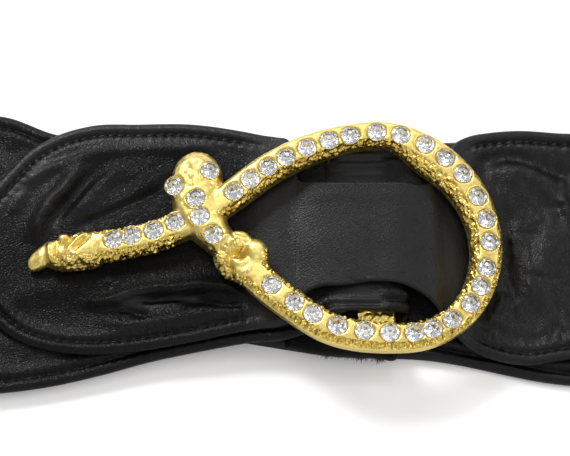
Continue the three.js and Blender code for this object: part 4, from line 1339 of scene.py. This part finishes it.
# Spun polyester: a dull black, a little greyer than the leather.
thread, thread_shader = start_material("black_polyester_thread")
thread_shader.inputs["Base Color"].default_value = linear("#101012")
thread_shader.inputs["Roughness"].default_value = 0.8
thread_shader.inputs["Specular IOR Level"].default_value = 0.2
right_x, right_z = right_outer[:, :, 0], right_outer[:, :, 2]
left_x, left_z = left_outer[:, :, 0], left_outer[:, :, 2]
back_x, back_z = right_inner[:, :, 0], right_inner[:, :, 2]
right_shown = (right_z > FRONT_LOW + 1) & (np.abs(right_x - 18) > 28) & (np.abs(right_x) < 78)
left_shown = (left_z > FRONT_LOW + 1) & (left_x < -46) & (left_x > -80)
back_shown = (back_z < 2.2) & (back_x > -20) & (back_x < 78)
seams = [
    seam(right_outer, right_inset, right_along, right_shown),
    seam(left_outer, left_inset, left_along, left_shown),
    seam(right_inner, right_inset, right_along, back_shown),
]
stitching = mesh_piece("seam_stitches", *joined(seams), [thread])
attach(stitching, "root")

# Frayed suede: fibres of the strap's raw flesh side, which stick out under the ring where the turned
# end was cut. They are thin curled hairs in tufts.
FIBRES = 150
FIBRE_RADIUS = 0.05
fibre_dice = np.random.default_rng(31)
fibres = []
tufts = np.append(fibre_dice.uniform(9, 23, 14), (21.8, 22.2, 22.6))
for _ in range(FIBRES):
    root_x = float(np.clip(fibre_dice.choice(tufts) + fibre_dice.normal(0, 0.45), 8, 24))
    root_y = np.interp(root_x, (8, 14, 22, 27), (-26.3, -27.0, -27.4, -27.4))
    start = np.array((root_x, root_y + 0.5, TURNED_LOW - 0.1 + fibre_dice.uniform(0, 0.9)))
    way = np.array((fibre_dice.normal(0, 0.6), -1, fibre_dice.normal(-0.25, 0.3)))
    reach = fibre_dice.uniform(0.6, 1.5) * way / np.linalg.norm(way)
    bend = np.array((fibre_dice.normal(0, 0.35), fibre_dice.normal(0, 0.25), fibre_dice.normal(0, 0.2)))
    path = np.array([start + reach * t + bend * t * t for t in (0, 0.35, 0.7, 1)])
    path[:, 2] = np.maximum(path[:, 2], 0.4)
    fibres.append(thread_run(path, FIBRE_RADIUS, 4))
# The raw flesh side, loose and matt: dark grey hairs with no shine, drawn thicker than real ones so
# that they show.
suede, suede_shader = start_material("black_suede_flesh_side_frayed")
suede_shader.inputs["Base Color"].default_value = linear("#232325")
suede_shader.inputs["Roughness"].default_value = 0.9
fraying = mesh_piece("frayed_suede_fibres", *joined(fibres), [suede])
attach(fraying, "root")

┄┄┄┄┄┄┄┄┄┄┄┄┄┄┄┄┄┄┄┄

→ **Requirement**
Gather each line that holds "stitching".

→ **Right answer**
stitching = mesh_piece("seam_stitches", *joined(seams), [thread])
attach(stitching, "root")